Dr. Seligman is known to have presented his research on learned helplessness to a group of CIA interrogators and psychologists, including James Mitchell and Bruce Jessen, who were developing the CIA’s torture program at the time of the presentation. Mitchell and Jessen have acknowledged incorporating Seligman’s ideas, including forcing at least one detainee into a “dog box” to induce helplessness.
The Coalition for an Ethical Psychology calls for an immediate independent investigation into the awarding of this contract without a standard and usually required bidding process. We are especially concerned that a psychologist who apparently instructed CIA interrogators is alleged to have received special treatment from the Defense Department.
And in a separate article, also released today, Jason Leopold and Jeffrey Kaye allege that another former APA President, Patrick DeLeon, was part of a Pentagon briefing on a highly classified Special Access Program involving detainee interrogations that centered on “deception detection.” They also report that such a program was implemented at Guantanamo, experimenting on detainees to improve “deception detection” methods.
Seligman and DeLeon are only the latest psychologists alleged to have connections to what became the government’s “enhanced interrogation” programs. Previously, a third former APA President, Joseph Matarazzo, was revealed to be a board member of the contractor firm that designed and implemented the CIA’s torture program, Mitchell Jessen & Associates (Matarazzo has also been reported by the New Yorker’s Jane Mayer to have been on the CIA’s Professional Standards Board.) Today’s revelations raise the question of ongoing involvement of the APA leadership at its highest levels.
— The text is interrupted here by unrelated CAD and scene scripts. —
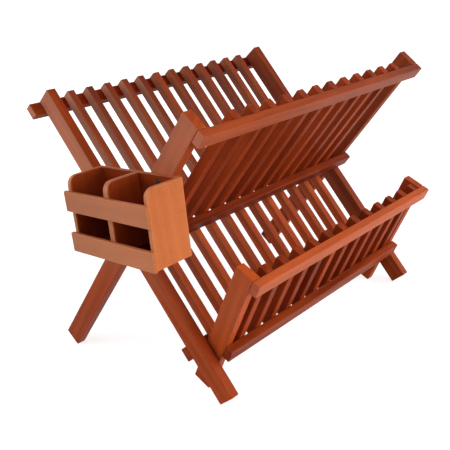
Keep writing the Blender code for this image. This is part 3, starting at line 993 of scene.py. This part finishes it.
class RACK_OT_stage(bpy.types.Operator):
    """Set up the floor, the lamps, the white surround and the camera"""
    bl_idname = "dish_rack.stage"
    bl_label = "Set Up Stage"

    def execute(self, context):
        stage = context.scene.rack_stage
        context.scene.view_settings.view_transform = "Standard"
        build_world(stage)
        build_floor(stage)
        for name, (size, place) in LAMPS.items():
            soft_lamp(f"{name}_lamp", getattr(stage, f"{name}_power"), size, place)
        build_camera(stage)
        return {"FINISHED"}


class RACK_PT_tools(bpy.types.Panel):
    """Lists the rack's sizes, colours and building steps"""
    bl_idname = "RACK_PT_tools"
    bl_label = "Folding Dish Rack"
    bl_space_type = "VIEW_3D"
    bl_region_type = "UI"
    bl_category = "Dish Rack"

    def draw(self, context):
        for settings in (context.scene.rack_shape, context.scene.rack_finish,
                         context.scene.rack_stage):
            box = self.layout.box()
            for key in settings.__annotations__:
                box.prop(settings, key)
        for operator in OPERATORS:
            self.layout.operator(operator.bl_idname)


OPERATORS = (RACK_OT_finishes, RACK_OT_stiles, RACK_OT_slats, RACK_OT_rails, RACK_OT_caddy,
             RACK_OT_fasteners, RACK_OT_stage)
SETTINGS = {"rack_shape": RackShape, "rack_finish": RackFinish, "rack_stage": RackStage}


def register():
    """Make the settings, the building steps and their panel known to Blender."""
    for item in (*SETTINGS.values(), *OPERATORS, RACK_PT_tools):
        bpy.utils.register_class(item)
    for key, settings in SETTINGS.items():
        setattr(bpy.types.Scene, key, PointerProperty(type=settings))


def unregister():
    """Take back what register made known."""
    for key in SETTINGS:
        delattr(bpy.types.Scene, key)
    for item in (RACK_PT_tools, *reversed(OPERATORS), *reversed(SETTINGS.values())):
        bpy.utils.unregister_class(item)


def main():
    """Build the rack and its stage in order."""
    register()
    bpy.ops.dish_rack.finishes()
    bpy.ops.dish_rack.stiles()
    bpy.ops.dish_rack.slats()
    bpy.ops.dish_rack.rails()
    bpy.ops.dish_rack.caddy()
    bpy.ops.dish_rack.fasteners()
    bpy.ops.dish_rack.stage()


if __name__ == "__main__":
    main()
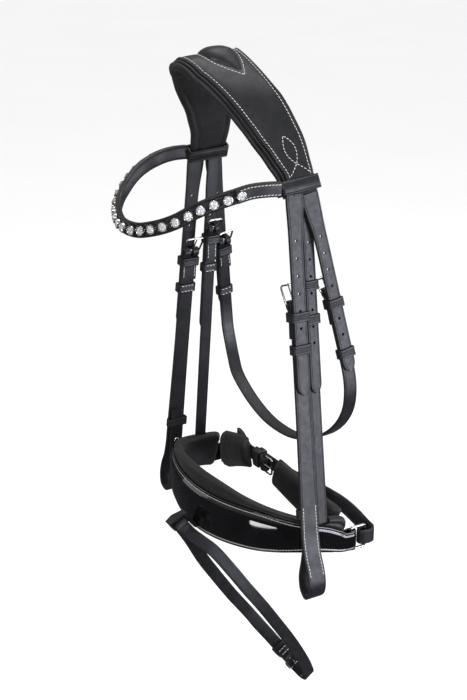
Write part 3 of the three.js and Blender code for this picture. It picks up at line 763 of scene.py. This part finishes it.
def browband():
    sweep = Sweep(BROW, (0, 0, 1), BROW_HEIGHT, BROW_THICK, step=1.6)
    side = [(1.3 - 1.3 * math.cos(t), -1.3 + 1.3 * math.sin(t)) for t in np.linspace(-0.9, 2.2, 8)]
    side += [(2.9, -0.45), (3.4, -0.2)]
    outer = [(-1, d, 0, 0.5, q) for d, q in side] + [(1, -d, 0, 0.5, q) for d, q in side[::-1]]
    inner = [(1, -d, 0, -0.5, q) for d, q in ((0.2, 2.0), (0.6, 0.9), (1.8, 0.2), (3.4, 0.0))]
    inner += [(-1, d, 0, -0.5, q) for d, q in ((3.4, 0.0), (1.8, 0.2), (0.6, 0.9), (0.2, 2.0))]
    strip = sweep.mesh(outer + inner)
    patch = Sweep(BROW[:4], (0, 0, 1), BROW_HEIGHT - 0.6, 1.5,
                  offset=BROW_THICK / 2 + 0.5, step=2)
    tab = Sweep([(73.4, 15, -85.5), (74.0, 17, -85.5), (74.8, 19.4, -85.5)], (0, 0, 1), 10.4, 2.2)
    left = join(patch.mesh(PLAIN), tab.mesh(PLAIN), brow_loop())
    form("browband", join(strip, left, mirrored(left)), LEATHER_SKIN, "bridle", "leather")
    rows = edge_rows(patch, 1.9, 0.5, 0.06, lambda p: p[1] > -17)
    stitching("browband", join(*rows, *map(mirrored, rows)), "bridle")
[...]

The APA, the world’s largest professional organization of psychologists, has consistently failed to exercise vigilance regarding possible participation of its members and other psychologists in torture and other unethical treatment of detainees. While abstractly denouncing torture, the organization has adopted policies protecting and systematically deflecting attention from the complicit roles of psychologists (see accompanying Fact Sheet). Concerns were first raised in 2008 about Seligman’s potential involvement in the interrogation program. The APA immediately issued an unequivocal denial of Seligman’s role: “Dr. Martin Seligman has confirmed to the APA that the allegation surfacing on various blogs that he provided assistance in the process of torture is completely false.” Common sense alone should preclude the acceptance of unsubstantiated denials by people accused of abuses as “confirmation.”
For several years the Coalition for an Ethical Psychology and other psychological and human rights organizations have called for the APA to confront the role of psychologists and the Association itself in the torture program, and to reform the Association in a manner that provides transparency and accountability. But the APA continues to stonewall such efforts. It has failed to act in good faith when confronted with credible evidence of abuses by psychologists and of irregularities in APA’s own actions.
We call upon all psychologists to forcefully express their concerns to the American Psychological Association regarding its accommodation of a state-sanctioned program of abuse, as well as the role of its leadership in supporting the programs of abuse. We also call upon the Defense Department Inspector General to investigate allegations that Martin Seligman was given special treatment in the no-bid award of $31 million for resilience training.